Your objective:
Which lines run from the first one up to and including the one with "self.tree.nodes.clear()"? Print exactly those.

Data:

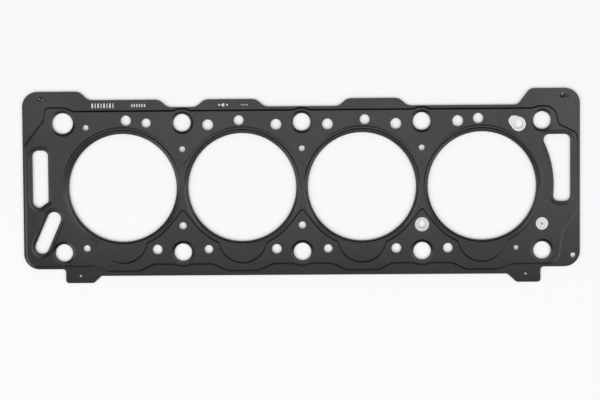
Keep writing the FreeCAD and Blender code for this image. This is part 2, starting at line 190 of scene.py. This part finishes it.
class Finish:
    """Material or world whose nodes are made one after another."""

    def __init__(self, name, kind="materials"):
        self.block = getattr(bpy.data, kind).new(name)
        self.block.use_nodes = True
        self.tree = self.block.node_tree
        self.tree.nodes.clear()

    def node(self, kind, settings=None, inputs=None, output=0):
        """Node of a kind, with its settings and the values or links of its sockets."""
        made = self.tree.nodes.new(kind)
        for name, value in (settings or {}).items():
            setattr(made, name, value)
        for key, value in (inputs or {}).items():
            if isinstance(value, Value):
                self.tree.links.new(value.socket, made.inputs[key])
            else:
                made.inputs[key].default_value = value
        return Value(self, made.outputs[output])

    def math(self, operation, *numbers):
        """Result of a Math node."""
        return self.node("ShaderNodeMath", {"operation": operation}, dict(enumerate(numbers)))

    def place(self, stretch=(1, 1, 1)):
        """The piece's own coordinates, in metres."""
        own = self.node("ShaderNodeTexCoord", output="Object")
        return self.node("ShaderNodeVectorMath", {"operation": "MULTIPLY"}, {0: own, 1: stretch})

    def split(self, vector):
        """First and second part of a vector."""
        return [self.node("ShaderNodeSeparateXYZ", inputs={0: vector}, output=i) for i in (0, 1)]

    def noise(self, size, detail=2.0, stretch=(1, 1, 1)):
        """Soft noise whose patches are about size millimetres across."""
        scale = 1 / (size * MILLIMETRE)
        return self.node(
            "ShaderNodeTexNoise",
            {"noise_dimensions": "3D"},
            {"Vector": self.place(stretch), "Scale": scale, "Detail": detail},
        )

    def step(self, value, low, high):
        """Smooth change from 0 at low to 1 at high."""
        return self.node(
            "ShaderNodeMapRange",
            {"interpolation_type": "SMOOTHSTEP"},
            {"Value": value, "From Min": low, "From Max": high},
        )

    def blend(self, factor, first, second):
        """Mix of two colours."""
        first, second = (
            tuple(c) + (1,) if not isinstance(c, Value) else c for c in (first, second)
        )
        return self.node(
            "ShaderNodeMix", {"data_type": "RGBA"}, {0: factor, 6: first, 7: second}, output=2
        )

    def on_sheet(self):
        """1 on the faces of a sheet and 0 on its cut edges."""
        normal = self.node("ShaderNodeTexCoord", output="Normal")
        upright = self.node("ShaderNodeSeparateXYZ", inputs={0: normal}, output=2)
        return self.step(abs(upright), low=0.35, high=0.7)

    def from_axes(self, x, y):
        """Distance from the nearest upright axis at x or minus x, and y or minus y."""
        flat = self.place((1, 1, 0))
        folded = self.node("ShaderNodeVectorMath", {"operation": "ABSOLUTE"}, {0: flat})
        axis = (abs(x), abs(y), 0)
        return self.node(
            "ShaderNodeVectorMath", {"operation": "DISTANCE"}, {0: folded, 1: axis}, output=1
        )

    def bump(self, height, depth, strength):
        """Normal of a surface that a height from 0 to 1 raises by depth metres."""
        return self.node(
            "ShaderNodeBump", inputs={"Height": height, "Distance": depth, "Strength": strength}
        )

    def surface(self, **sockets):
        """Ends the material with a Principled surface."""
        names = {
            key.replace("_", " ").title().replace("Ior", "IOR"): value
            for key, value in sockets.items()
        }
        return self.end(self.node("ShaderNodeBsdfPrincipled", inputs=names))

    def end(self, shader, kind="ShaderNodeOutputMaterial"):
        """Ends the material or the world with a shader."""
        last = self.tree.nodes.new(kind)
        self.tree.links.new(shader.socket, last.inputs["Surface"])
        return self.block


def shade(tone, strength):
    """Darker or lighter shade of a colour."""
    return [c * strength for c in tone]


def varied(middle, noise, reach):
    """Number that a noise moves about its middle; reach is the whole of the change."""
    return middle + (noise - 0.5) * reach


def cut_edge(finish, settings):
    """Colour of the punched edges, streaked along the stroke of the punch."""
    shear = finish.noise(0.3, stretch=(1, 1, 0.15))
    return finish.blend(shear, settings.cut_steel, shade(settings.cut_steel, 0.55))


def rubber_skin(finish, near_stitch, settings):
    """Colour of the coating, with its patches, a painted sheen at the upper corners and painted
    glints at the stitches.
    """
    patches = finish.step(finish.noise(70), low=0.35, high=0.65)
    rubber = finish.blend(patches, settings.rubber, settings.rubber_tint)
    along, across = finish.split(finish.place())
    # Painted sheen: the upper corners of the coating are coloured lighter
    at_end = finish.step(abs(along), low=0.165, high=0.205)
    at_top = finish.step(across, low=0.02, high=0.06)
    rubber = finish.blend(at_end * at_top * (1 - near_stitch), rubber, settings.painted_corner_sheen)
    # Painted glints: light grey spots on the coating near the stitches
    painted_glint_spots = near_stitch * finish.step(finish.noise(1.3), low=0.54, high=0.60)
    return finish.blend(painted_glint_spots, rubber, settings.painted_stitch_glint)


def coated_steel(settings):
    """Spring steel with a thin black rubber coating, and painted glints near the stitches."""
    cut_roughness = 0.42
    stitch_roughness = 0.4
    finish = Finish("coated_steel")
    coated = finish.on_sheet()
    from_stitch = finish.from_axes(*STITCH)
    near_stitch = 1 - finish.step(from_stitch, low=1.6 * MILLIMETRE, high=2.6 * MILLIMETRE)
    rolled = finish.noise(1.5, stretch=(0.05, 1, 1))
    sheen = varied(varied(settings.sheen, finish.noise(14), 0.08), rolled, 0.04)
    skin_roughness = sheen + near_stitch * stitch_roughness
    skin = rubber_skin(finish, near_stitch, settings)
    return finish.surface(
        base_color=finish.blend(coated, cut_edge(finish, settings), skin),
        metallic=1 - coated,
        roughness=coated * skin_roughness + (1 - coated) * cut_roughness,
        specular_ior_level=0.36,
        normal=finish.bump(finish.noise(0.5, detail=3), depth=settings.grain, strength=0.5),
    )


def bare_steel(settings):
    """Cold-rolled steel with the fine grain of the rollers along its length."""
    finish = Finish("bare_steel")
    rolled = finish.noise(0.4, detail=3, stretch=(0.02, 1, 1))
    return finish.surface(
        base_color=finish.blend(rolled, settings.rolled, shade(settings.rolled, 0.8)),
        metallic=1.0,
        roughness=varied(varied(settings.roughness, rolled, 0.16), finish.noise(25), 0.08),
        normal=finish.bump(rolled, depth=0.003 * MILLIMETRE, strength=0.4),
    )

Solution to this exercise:
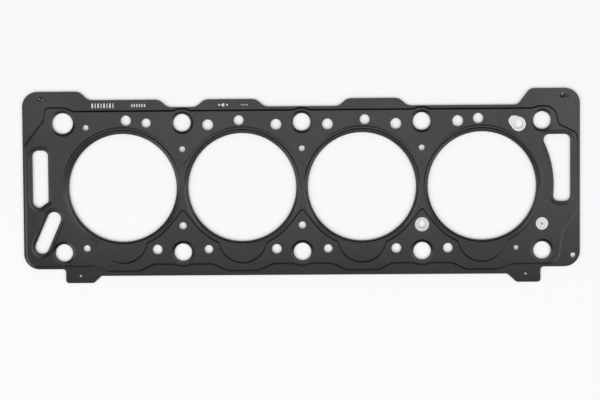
Keep writing the FreeCAD and Blender code for this image. This is part 2, starting at line 190 of scene.py. This part finishes it.
class Finish:
    """Material or world whose nodes are made one after another."""

    def __init__(self, name, kind="materials"):
        self.block = getattr(bpy.data, kind).new(name)
        self.block.use_nodes = True
        self.tree = self.block.node_tree
        self.tree.nodes.clear()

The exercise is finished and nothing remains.